Keeping your readers invested in your story and in your characters should be a writer’s top priority, and it took me a long time to fully appreciate that. But The Escapist never would have happened if it weren’t for that original story about the telepathic twins.
Billy Chute struggles with drug addiction and is a compulsive liar. Would you say these traits make him an unreliable narrator? Should the reader trust him?
This is what makes the frame narrative structure work for this story. The third-person limited narration allows the reader to identify when Billy is acting or speaking deceitfully and when he is being authentic, in his own writing and in his dealings with others in the story. Billy is an escapist. He withdraws from reality and creates these false personas for himself. But a central component to Billy’s character arc is his attempt to finally face reality, face his past. His maneuvering between these two modes of behavior helps build the dramatic tension of the story.
Billy writes to make sense of his circumstances. Is his writing also a new escape for him? Do you see writing as a form of healing, escape, or both?
It’s both, and a central theme of the story. I am writing a work of fiction. I myself am fabricating this character and life story. Billy, then, is one of my fake personas, just as Billy has his own fake personas that he tries on for size. So I may also be the escapist here, or the third person narrator may be the escapist. But just as Billy moves toward authenticity and truth-seeking (and backsteps from it, too), my growth as a writer is also on display, as the act of writing it over the years has been an exploration toward deeper meaning and resonance in my own life. I hope it resonates and has meaning for readers in equally important ways.
Billy is confronting the truth of his past circumstances in his writing, and for me, writing fiction is a way to confront truth. These versions of reflection can be quite healing. Yet we are both moving internally by doing so, leaving the external world. A healthy escape.

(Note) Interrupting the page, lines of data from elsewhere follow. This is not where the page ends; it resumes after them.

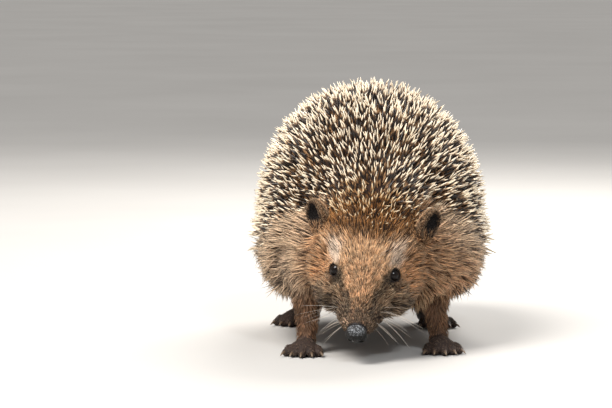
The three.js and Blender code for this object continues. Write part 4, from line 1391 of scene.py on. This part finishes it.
# whiskers: in rows on the muzzle's sides, a few over the eyes and on the chin
rng = np.random.default_rng(51)
roots, dirs, lens = [], [], []
for s_ in (1, -1):
    for i in range(5):
        for j in range(5):
            aa = 29.0 - 2.5 * j + rng.normal(0, 0.35)
            uu = -2.2 - 1.35 * i + rng.normal(0, 0.25)
            if rng.random() < 0.45:
                continue
            roots.append((aa, s_ * 14.0, uu))
            dirs.append((0.42 - 0.12 * j + rng.normal(0, 0.12), s_ * (1.0 + rng.normal(0, 0.08)), 0.10 - 0.28 * i + rng.normal(0, 0.12)))
            lens.append((13 + 2.4 * j) * rng.uniform(0.75, 1.15))
    for aa, uu, dd in ((-1.5, 8.5, (0.1, 0.5, 1.0)), (-3.0, 8.0, (-0.1, 0.7, 1.0)), (0.5, 8.0, (0.25, 0.4, 1.0))):
        roots.append((aa, s_ * 9.5, uu + 9))
        dirs.append((dd[0], s_ * dd[1], dd[2]))
        lens.append(11 * rng.uniform(0.85, 1.1))
    for aa in (14.0, 20.0):
        roots.append((aa, s_ * 2.2, -22.0))
        dirs.append((0.1, s_ * 0.35, -1.0))
        lens.append(10 * rng.uniform(0.85, 1.1))
roots, dirs, lens = np.array(roots), unit(np.array(dirs)), np.array(lens)
p = from_head(roots)
centre = from_head(np.stack([roots[:, 0], 0 * roots[:, 1], np.full(len(roots), -4.5)], 1))
for _ in range(60):                                                 # walk in to the skin
    dd = skin_coarse(p)
    p = p + unit(centre - p) * (np.clip(dd, 0, 2) * 0.6)[:, None]
n = normals_at(p)
w = unit(dir_from_head(dirs) + 0.35 * n)
droop = np.array([0, 0, -1.0])
uu = np.linspace(0, 1, 10)
paths = (p - n * 0.4)[:, None] + w[:, None] * (uu[None, :, None] * lens[:, None, None]) + droop * ((uu ** 2)[None, :, None] * (lens * rng.uniform(0.05, 0.32, len(lens)))[:, None, None])
radii = 0.105 * np.interp(uu, [0, 0.2, 1], [1, 0.85, 0.12])[None] * rng.uniform(0.8, 1.2, (len(p), 1))
reg = region(p)
wm = hair_material("hedgehog_whisker", 0.35)
tone = rng.random(len(p))[:, None]
for ob in coat_piece("whiskers", paths, radii, n + 0.01, 5, 1.0, unwrap_at(p, n, reg), wm,
                     dict(mark=mix(rgb(0.62, 0.56, 0.5), rgb(0.86, 0.82, 0.77), tone), tip=mix(rgb(0.75, 0.7, 0.64), rgb(0.95, 0.93, 0.9), tone), root=np.full(len(p), 0.6)), shade=fur_shade):
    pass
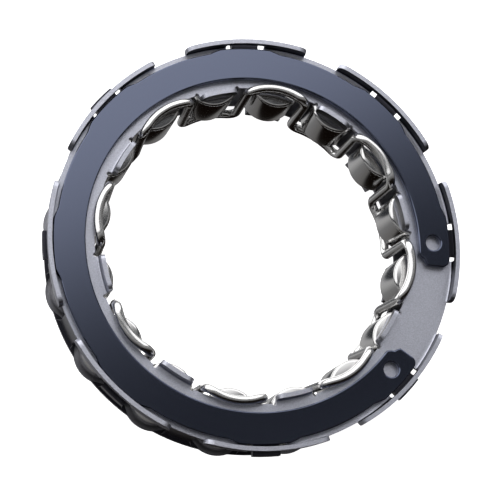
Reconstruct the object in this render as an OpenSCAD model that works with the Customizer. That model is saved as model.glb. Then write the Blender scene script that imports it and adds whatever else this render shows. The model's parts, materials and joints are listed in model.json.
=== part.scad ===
// Starter clutch: a ring of rollers in a pressed cage, with a meander spring,
// a front plate with rim tabs and a C-shaped retaining ring.
// The clutch axis is Z. The rear face lies at z = 0 and the retaining ring is in front, at +Z.

/* [Rollers] */
// Number of rollers, an even number
roller_count = 16; // [12:2:16]
// Roller diameter
roller_d = 9; // [8.4:0.1:9.4]
// Roller length
roller_length = 8.8; // [7:0.2:14]
// Radius of the rounded edge at each roller end
roller_edge_r = 0.5; // [0.2:0.1:0.9]
// Radius of the circle on which the roller axes lie
pitch_r = 28; // [27.6:0.1:29.2]
// How far each roller stands out of the cage posts
roller_proud = 0.5; // [0.3:0.1:0.9]
// Angle of the first roller
first_roller_deg = 14.65; // [0:0.05:22.5]

/* [Meander spring] */
// Thickness of the spring wire
wire_d = 1.2; // [0.8:0.1:1.3]
// Height of the bars' centre line outside the rollers' inner contact circle
bar_rise = 0.9; // [0.7:0.1:1.1]
// Distance from a front-arch roller's middle line to the centre of each bar
bar_offset = 4.37; // [4.2:0.02:4.5]
// Height of the front arches' crown outside the rollers' inner contact circle
front_crown_rise = 1.9; // [1.6:0.1:2.1]
// Height of the rear arches' crown outside the rollers' inner contact circle
rear_crown_rise = 1.6; // [1.4:0.1:1.8]
// Bend radius where an arch turns into a bar
elbow_r = 1; // [0.8:0.1:1.4]

/* [Cage] */
// Sheet thickness of the cage
cage_t = 0.65; // [0.5:0.05:0.9]
// How far the rear ring stands outside the posts
rear_rim = 0.6; // [0.3:0.1:1]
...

We all have our own escapes that we employ. Sometimes all we want to do is escape from the hardships of our own realities. Many of us do it already in our own little ways in order to cope. Writing has been my outlet. With Billy Chute, we get to go inside the head of a young man that has become quite skilled at the art of escape. What sets him apart from many of us is that it becomes pathological. And readers come to see why. One escapes for self-protection, self-preservation. For sanity. Comfort. But escape is supposed to be impermanent—utilized in times of need. It becomes destructive when we can’t stop running.
Why did you choose the early 2000s as the story’s setting?
Much of the story is set during the aughts, with the Iraq War troop surge that Billy’s brother and his father were a part of, up to the start of the Occupy Wall Street movement, which Billy stumbles into in the latter half of the book.
This is an important time period for me personally. I was twenty years old on 9/11, so it made sense to place Billy, who is around the same age, in that same era.
Billy’s father, Alan, and his brother, Peter, are in the military and fight in the Iraq War. Billy comes from a long line of military men. Men that go to war. Men that face the enemy. Billy chooses not to enlist. Not to fight. This further delineates his own escapism, but also shows that Alan and Peter have their own, different modes of escape. It shows how these military men, America’s most courageous, the American heroes of the day, can simultaneously be one’s personal enemies—Billy’s demons personified.
The war is peripheral in the story, but the repercussions of the war play a large role and are central to the different character arcs for Billy, Alan, and Peter.
The aughts was also an important time period as it was the prelude to the opioid crisis of today, and Billy was an early victim when that major influx of drugs into the country was taking root.
One of the reasons I chose to use Occupy Wall Street as a backdrop for the latter half of the story was that the movement was transitory in nature, and we see it as such now but didn’t see it that way at the time. It quickly took such a strong hold on the country and then almost just as quickly fizzled out, and this parallels how the drugs, or the other various forms of escape for Billy, were momentarily monopolizing and, just as quickly, fleeting. It played well into the story’s larger theme of transience.
What experimental writing style choices have you made, and how do those connect with our contemporary lives?
I wanted to give readers an intimate look into a writer’s lived experiences which inspire the work they set down on the page. The Escapist chronicles a young man’s journey trying to find his father, an Iraq War vet, which functions as the exegesis for his own writing. These dual narratives complement each other and provide readers with a deeper understanding of Billy Chute’s complicated psyche—something that more traditional novels often don’t do. This is a work of fiction that dramatizes how writers use writing. This book is the story and the story behind the story. It will inevitably lead to questions about the story behind the story behind the story and my role/active participation within it—in that sense, a work akin to those I cut my teeth on. It’s very much, then, about the act of writing, the act of storytelling, and both the healing power and the danger of engaging in these kinds of in-depth escapes.